FSA/PN/128/1999
09/12/1999

The Securities and Futures Authority (SFA) and the Financial Services Authority (FSA) have met with representatives of those stockbrokers currently dealing with the surge in equity trading demand.

Those firms that are facing difficulties are taking action to deal with the problems, and the regulators will continue to monitor developments.

Investors in smaller company stocks need to be aware, when deciding whether or not to invest, that these stocks can often be illiquid and difficult to trade.

Excess demand faced by some firms

Since early November there have been exceptionally high volumes of equity trading by private clients. To date, the dealing and settlement infrastructure has coped adequately overall with the upsurge in volumes, but some investors trying to deal through certain companies that use call centres have experienced delays in placing orders.
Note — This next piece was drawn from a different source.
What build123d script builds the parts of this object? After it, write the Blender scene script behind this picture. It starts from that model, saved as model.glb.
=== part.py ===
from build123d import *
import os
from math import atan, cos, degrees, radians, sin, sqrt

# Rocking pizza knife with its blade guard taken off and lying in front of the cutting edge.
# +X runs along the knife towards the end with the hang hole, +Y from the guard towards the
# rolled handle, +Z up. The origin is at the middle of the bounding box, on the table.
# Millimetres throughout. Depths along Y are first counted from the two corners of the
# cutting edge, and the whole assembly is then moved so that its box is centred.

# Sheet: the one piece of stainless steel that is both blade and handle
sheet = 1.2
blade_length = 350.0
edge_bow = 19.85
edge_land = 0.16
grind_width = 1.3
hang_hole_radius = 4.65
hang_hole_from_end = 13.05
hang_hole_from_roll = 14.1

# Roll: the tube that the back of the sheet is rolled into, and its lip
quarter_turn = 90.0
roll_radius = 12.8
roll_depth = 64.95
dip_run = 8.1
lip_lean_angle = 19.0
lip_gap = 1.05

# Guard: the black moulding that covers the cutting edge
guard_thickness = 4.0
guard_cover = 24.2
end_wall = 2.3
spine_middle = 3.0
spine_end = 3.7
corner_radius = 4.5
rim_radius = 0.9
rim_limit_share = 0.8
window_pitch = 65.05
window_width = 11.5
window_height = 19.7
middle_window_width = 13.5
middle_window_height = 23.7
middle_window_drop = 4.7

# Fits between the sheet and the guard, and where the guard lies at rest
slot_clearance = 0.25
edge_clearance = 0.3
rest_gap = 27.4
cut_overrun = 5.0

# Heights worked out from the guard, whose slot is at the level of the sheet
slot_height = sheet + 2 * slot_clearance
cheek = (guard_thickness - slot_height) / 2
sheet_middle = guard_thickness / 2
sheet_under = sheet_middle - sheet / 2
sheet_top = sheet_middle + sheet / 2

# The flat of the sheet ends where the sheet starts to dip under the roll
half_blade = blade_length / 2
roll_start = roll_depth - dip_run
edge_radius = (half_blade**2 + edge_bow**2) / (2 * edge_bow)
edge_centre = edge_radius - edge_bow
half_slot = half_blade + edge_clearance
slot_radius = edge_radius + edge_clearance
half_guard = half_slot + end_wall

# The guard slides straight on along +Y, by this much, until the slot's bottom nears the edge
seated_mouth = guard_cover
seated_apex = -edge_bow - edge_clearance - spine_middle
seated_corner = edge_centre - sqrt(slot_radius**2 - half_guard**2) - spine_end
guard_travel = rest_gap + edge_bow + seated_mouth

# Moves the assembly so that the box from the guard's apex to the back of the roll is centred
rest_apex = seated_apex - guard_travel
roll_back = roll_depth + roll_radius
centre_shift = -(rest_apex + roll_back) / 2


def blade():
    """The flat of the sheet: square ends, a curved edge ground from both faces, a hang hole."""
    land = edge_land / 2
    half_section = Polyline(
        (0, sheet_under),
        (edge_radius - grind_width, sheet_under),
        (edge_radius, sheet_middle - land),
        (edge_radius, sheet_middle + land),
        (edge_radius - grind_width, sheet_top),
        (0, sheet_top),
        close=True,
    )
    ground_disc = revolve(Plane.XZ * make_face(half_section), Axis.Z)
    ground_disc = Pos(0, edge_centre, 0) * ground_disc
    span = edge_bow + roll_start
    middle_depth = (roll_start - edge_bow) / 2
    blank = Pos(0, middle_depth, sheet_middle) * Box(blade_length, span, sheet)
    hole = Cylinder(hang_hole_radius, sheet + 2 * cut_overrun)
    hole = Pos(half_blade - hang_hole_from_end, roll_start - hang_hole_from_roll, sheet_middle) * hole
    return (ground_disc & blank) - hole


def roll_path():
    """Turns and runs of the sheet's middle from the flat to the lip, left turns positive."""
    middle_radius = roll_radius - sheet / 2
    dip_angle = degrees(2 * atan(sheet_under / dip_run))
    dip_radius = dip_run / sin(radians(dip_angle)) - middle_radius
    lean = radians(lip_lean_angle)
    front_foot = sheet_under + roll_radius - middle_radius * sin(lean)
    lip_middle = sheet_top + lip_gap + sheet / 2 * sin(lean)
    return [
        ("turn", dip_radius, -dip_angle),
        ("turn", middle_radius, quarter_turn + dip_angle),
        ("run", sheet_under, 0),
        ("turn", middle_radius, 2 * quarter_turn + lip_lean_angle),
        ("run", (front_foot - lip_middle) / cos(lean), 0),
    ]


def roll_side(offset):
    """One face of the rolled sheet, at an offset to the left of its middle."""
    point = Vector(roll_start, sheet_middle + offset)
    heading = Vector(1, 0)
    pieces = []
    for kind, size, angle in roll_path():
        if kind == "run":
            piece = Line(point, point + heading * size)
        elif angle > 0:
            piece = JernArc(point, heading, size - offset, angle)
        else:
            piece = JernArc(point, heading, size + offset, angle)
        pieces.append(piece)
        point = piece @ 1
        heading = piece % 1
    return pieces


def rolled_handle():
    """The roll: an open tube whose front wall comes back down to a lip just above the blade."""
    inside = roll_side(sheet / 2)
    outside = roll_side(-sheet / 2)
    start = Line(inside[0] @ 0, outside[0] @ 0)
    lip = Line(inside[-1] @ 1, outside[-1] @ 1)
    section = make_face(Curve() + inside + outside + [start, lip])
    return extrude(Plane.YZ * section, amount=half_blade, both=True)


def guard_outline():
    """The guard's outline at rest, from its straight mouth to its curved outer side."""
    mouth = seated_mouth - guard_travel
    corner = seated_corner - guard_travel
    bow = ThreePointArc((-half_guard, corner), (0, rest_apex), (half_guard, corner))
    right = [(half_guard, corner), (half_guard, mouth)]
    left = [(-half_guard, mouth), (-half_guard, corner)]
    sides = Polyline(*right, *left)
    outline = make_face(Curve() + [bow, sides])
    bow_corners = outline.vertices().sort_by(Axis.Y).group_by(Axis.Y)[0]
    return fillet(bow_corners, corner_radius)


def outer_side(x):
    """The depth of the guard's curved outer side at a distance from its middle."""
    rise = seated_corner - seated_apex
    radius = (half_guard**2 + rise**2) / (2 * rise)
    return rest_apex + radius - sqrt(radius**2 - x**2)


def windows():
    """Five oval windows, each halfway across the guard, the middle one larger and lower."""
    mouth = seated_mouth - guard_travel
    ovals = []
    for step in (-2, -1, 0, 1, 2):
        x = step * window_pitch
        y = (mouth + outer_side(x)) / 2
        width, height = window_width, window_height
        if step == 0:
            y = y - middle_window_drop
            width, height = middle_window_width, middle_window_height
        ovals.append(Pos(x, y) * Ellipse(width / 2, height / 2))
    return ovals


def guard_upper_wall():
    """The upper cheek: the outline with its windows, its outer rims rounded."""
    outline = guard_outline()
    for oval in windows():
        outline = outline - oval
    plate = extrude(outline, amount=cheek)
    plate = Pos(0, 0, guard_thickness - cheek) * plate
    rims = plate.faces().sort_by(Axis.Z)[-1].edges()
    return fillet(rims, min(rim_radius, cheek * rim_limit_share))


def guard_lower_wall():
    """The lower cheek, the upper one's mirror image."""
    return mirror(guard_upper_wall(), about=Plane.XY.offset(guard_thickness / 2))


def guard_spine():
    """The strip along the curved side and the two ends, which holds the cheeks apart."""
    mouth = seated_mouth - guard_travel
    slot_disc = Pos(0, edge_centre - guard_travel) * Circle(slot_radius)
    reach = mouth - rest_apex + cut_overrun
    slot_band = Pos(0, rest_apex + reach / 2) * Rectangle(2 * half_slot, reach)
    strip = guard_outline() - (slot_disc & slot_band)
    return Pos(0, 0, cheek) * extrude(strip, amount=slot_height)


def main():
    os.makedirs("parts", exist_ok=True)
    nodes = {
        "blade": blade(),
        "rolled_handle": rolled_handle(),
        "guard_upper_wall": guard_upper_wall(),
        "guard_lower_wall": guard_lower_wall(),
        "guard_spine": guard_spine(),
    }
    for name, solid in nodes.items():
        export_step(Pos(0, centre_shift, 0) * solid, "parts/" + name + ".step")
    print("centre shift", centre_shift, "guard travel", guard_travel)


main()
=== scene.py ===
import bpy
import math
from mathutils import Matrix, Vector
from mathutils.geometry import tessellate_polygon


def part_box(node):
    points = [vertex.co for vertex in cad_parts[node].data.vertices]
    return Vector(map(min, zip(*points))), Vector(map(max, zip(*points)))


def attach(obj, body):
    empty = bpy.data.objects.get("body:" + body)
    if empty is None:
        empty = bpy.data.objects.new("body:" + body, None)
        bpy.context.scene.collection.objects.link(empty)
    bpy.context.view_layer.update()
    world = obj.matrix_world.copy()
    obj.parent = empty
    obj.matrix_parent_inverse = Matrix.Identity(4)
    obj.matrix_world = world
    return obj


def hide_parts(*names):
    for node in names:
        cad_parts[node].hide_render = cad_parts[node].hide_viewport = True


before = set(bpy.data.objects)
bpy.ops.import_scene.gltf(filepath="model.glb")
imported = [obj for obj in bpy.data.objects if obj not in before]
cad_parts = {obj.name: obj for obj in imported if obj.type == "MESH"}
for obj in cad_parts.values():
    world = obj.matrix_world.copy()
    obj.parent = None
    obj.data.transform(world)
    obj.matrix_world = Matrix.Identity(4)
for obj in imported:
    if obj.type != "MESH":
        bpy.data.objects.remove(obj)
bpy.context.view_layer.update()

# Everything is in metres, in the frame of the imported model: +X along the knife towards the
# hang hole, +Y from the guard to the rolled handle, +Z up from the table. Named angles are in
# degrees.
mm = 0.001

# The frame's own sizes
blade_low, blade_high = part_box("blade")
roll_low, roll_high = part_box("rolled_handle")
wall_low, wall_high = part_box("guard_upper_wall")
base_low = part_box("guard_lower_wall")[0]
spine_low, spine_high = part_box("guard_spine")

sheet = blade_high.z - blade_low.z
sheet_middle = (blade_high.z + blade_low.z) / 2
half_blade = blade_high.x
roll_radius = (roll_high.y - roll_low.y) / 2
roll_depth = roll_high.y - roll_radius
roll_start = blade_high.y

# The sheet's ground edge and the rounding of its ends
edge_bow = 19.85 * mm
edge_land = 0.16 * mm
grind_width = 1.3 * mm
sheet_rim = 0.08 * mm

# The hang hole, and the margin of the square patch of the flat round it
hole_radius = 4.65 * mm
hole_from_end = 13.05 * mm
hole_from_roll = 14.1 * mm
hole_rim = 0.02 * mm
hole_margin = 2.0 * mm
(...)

It is in the commercial interests of firms, as well as in investors interests, to resolve any difficulties as quickly as possible. It would not be reasonable to expect a firm to cope immediately with the sudden trebling or quadrupling in volumes faced by some firms, and firms are taking rapid steps to adjust their businesses to cope with the demand. The FSA on behalf of the SFA has emphasised to firms that they must address any current difficulties, and put in place further contingency arrangements in case the current level of demand should continue or increase.

Lindsay Thomas, Head of SFA Firms Supervision Department at the FSA, said:

"It is important that firms put in place systems adequate to handle the new peak levels of business that they should now expect. The SFA and FSA will, where appropriate, seek undertakings from individual firms that they will prioritise services to existing customers who are reliant on the firm. We have reminded firms of that. Investors can take their business elsewhere if their existing broker lets them down."

Message for investors

The upsurge in demand is partly due to a number of investors new to the market, who are particularly interested in smaller, new technology companies. Investors must recognise that these smaller stocks, by their nature, can often be illiquid and thus subject to volatile price movements. When forming their investment strategies, investors should take into account the impact that a possible lack of liquidity could have on the timing and the price at which they might be able to buy and sell shares both now and in the future.
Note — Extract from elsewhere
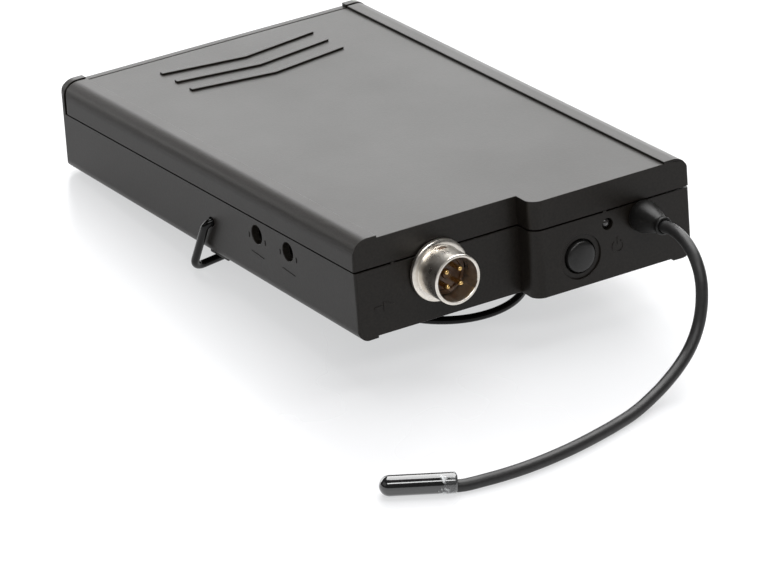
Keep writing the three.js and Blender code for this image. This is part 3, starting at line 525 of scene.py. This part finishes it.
# One part repeated at every point of the base mesh, turned and sized at random within limits.
repeat_tree, entry, leave = geometry_tree(
    "part at each place", {"Part": "Object", "Least size": "Float", "Most size": "Float",
                           "Turns": "Int", "Seed": "Int", "Material": "Material"})
part_info = repeat_tree.nodes.new("GeometryNodeObjectInfo")
wire(repeat_tree, (entry, "Part"), (part_info, "Object"))
spread = repeat_tree.nodes.new("GeometryNodeInstanceOnPoints")
size_pick = add_node(repeat_tree, "FunctionNodeRandomValue", data_type="FLOAT")
turn_pick = add_node(repeat_tree, "FunctionNodeRandomValue", data_type="INT")
quarter = add_node(repeat_tree, "ShaderNodeMath", operation="MULTIPLY")
quarter.inputs[1].default_value = math.pi / 2
combine = repeat_tree.nodes.new("ShaderNodeCombineXYZ")
tilt_back = add_node(repeat_tree, "FunctionNodeRotateRotation", rotation_space="GLOBAL")
tilt_back.inputs["Rotate By"].default_value = (-CASE_TIP, 0, 0)
wire(repeat_tree, (entry, "Geometry"), (spread, "Points"))
wire(repeat_tree, (part_info, "Geometry"), (spread, "Instance"))
size_inputs = [s for s in size_pick.inputs if s.enabled]
turn_inputs = [s for s in turn_pick.inputs if s.enabled]
repeat_tree.links.new(entry.outputs["Least size"], size_inputs[0])
repeat_tree.links.new(entry.outputs["Most size"], size_inputs[1])
repeat_tree.links.new(entry.outputs["Seed"], size_inputs[3])
turn_inputs[0].default_value = 0
repeat_tree.links.new(entry.outputs["Turns"], turn_inputs[1])
repeat_tree.links.new(entry.outputs["Seed"], turn_inputs[3])
repeat_tree.links.new([s for s in size_pick.outputs if s.enabled][0], spread.inputs["Scale"])
repeat_tree.links.new([s for s in turn_pick.outputs if s.enabled][0], quarter.inputs[0])
wire(repeat_tree, (quarter, 0), (combine, "Z"))
wire(repeat_tree, (combine, 0), (tilt_back, "Rotation"))
wire(repeat_tree, (tilt_back, 0), (spread, "Rotation"))
close_tree(repeat_tree, entry, leave, (spread, "Instances"))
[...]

Christine Farnish, Director of Consumer Relations at the FSA, said,

"Consumers investing their money in smaller company shares need to know that the prices of those shares can be very volatile both up and down. They need to think carefully about the risks involved before deciding what shares they buy and how many."
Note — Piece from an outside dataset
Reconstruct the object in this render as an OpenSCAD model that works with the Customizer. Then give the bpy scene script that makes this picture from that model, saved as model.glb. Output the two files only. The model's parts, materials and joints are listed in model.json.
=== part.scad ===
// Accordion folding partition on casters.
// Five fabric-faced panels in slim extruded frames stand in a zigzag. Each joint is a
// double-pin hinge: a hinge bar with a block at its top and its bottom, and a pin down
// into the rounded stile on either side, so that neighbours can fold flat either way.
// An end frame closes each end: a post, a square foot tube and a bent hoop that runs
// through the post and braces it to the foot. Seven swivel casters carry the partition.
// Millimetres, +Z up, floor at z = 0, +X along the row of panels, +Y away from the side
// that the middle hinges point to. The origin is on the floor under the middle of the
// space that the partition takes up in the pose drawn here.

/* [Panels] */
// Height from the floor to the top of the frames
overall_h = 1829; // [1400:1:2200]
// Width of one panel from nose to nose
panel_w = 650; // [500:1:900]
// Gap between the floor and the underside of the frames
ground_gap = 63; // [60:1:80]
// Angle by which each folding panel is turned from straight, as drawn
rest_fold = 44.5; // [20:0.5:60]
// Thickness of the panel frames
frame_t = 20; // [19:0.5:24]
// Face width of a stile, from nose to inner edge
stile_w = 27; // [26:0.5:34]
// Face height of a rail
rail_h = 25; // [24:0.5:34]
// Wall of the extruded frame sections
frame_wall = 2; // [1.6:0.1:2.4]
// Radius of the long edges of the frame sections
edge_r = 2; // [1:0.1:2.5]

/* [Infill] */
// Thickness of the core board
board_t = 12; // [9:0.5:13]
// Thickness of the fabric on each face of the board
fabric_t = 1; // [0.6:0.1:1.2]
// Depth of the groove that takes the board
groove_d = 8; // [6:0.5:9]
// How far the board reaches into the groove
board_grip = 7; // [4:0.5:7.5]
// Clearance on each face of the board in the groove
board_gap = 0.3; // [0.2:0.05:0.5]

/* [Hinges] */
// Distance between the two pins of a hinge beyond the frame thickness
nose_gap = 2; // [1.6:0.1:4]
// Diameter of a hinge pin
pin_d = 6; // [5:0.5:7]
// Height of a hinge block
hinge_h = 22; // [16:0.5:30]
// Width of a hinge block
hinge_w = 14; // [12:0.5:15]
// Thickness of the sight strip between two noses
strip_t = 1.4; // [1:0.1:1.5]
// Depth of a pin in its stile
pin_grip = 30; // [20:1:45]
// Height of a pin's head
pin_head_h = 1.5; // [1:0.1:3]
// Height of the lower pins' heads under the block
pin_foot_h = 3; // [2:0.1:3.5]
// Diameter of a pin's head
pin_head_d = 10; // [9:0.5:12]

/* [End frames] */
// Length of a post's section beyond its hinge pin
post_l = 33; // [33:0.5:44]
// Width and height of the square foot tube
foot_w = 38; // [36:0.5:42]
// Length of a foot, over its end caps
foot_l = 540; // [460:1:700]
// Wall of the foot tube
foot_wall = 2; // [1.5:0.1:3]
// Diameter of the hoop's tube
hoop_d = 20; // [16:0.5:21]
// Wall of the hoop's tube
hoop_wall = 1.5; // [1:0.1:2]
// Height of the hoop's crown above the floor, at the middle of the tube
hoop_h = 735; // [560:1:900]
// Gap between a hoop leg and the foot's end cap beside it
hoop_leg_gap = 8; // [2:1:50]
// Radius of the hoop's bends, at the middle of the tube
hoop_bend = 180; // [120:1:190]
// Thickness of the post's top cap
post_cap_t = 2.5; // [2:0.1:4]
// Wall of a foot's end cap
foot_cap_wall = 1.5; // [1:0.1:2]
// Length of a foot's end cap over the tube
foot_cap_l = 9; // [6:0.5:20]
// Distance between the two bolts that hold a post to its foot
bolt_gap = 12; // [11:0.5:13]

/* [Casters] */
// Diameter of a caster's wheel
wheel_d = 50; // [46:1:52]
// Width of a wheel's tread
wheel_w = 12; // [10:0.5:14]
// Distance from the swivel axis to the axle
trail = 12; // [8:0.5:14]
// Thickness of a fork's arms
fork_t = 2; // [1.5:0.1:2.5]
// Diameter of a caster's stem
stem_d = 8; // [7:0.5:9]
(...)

The role of the regulators

In its ongoing regulation of firms, the FSA, on behalf of the SFA, requires firms to maintain reasonable standards of service for their existing customer base. The FSA is thus seeking action from firms, where necessary, on the following points:

Firms must prioritise providing a reasonable service for customers who are "tied in" to executing through that firm because, for example, their cash is held by the firm, or their stock is registered in the firms nominee company. This may require the provision of separate phone lines to provide access for such customers, and the re-allocation of resources to prioritise the provision of services to them.

Firms must continue to maintain control over order processing and settlement. They must have the back office capacity to cope with the number of orders they accept.

Firms must explain to their customers the service levels they aim to provide both in terms of expected normal standards and any special arrangements which may be needed during exceptionally busy periods.

If serious cases should emerge where a firm lost control of its order processing or settlement, the regulators would take formal action, such as limiting their business.

Notes for editors

    SFA is the regulatory organisation established under the Financial Services Act 1986 with responsibility for regulating members of all the organised City investment markets, i.e. the stock market, eurobond, financial futures, commodity futures markets and also corporate finance specialists and off-market traders. Around 1,350 firms are regulated by the SFA.

    The FSA currently provides a regulatory service to SFA under a Service Level Agreement. Similar arrangements apply to the FSAs relationship with other financial regulators. This arrangement is designed to integrate the various regulators as far as possible under existing legislation, until the implementation of the Financial Services and Markets Bill. This new legislation will make the FSA the sole financial services regulator for all the areas regulated by these existing regulators.

    The Financial Services and Markets Bill received its Second Reading in the House of Commons on 28 June and is expected to receive Royal Assent in the first half of 2000.